The previous results impose that the analysis has to be completed using the Dirac formalism. To fulfill this objective, one computes the non-degenerate Poisson structure associated with the symplectic one (38). Invoking again the Fierz relations (13) and using the expression of the symplectic 2-form coefficients (38), it results that the only fundamental non-trivial Poisson brackets read

$$\left[{\varphi }_{Ak},{\varphi }_{Bl}\right]={\displaystyle \frac{\mathrm{i}}{2}}{({\gamma }_{kl}-{\eta }_{kl})}_{AB},\left[{\Pi }_{Ak},{\psi }^{Bl}\right]=-\mathrm{i}{\delta }_A^B{\delta }_k^l.$$

(43)

Investigating the nature of the constraint functions (40)–(42) with respect to Poisson structure (43), by direct computation, it results that among the constraints (40)–(42), (40) and (41) are Abelian,

$$\left[G^{\left(a\right)},G^{\left(b\right)}\right]=0=\left[G^{\left(a\right)},\chi \right],a,b=1,2$$

(44)

while the remaining ones enjoy

$$\left[\chi ,\chi \right]=-{\displaystyle \frac{\mathrm{i}}{6}}.$$

(45)

Including the generator of time evolution in the computations, one further completes the Hamiltonian gauge algebra with

$$\left[G^{\left(1\right)},H^{\left(\mathrm{Q}\right)}\right]={\displaystyle \frac{\mathrm{i}}{3}}{\gamma }^0{G}^{\left(2\right)},\left[G^{\left(2\right)},H^{\left(\mathrm{Q}\right)}\right]=0$$

(46)

and

$$\left[\chi ,H^{\left(\mathrm{Q}\right)}\right]=-{\displaystyle \frac{2}{3}}{\gamma }^0\tilde{\partial }\chi +{\displaystyle \frac{\mathrm{i}}{6}}{\gamma }^0{G}^{\left(1\right)}+{\displaystyle \frac{1}{18}}{\gamma }^k{\Pi }_k.$$

(47)

The analysis of the Hamiltonian gauge algebra (40)–(47) enforces the following conclusions: (a) the constraints (40) and (41) are of first class, which means they generate gauge symmetries; (b) the constraints (42) are of second class, which results in a smaller accessible phase-space; (c) the number of physical degrees of freedom for the model under investigation is found to be equal to eight; and (d) the canonical Hamiltonian (39) is not a first-class function.

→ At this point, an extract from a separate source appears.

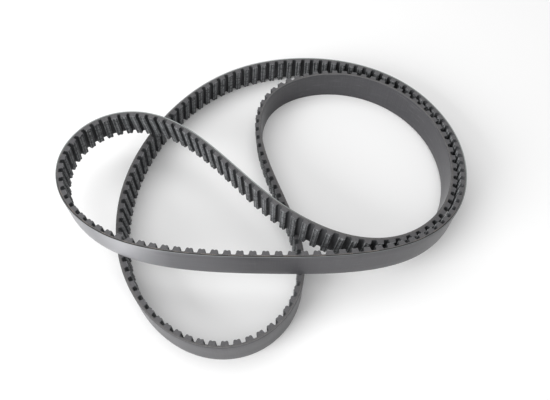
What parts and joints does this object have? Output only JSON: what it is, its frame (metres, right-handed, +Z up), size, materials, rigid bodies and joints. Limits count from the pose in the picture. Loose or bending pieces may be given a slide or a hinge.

In light of these outputs, it results that the Q-gravitino field analysis can be performed by using a mixing of the Faddeev–Jackiw method, which avoids supplementary constraints generated by the Legendre transformation, and the Dirac algorithm, which eliminates second-class constraints. This combined approach [1] is specific to field theory, where important symmetries and essential properties, such as spacetime locality, have to be maintained. With these arguments in mind, one constructs the off-shell extension, with respect to the constraint set (40)–(42), of the function (39) to identify the first-class Hamiltonian density, the classical observable generating the time evolution

$${{\mathcal{H}}^{\prime }}^{\left(\mathrm{Q}\right)}:={\mathcal{H}}^{\left(\mathrm{Q}\right)}-{\displaystyle \frac{\mathrm{i}}{3}}{\chi }^{\top }{\gamma }^0{\gamma }^k{\Pi }_k.$$

(48)

Taking into account the previously built classical observable, the completion of the Hamiltonian gauge algebra (44) and (45) reads

$$\left[G^{\left(1\right)},{H^{\prime }}^{\left(\mathrm{Q}\right)}\right]={\displaystyle \frac{\mathrm{i}}{3}}{\gamma }^0{G}^{\left(2\right)},\left[G^{\left(2\right)},{H^{\prime }}^{\left(\mathrm{Q}\right)}\right]=0$$

(49)

and

$$\left[\chi ,{H^{\prime }}^{\left(\mathrm{Q}\right)}\right]=-{\gamma }^0\tilde{\partial }\chi +{\displaystyle \frac{\mathrm{i}}{6}}{\gamma }^0{G}^{\left(1\right)}.$$

(50)

It is worth noticing that the incorporation of the first-class Hamiltonian (48) into the first-order Lagrangian density (35) is, as usual, a matter of redefinition of the Lagrange multipliers associated with the constraints $\chi \approx 0$.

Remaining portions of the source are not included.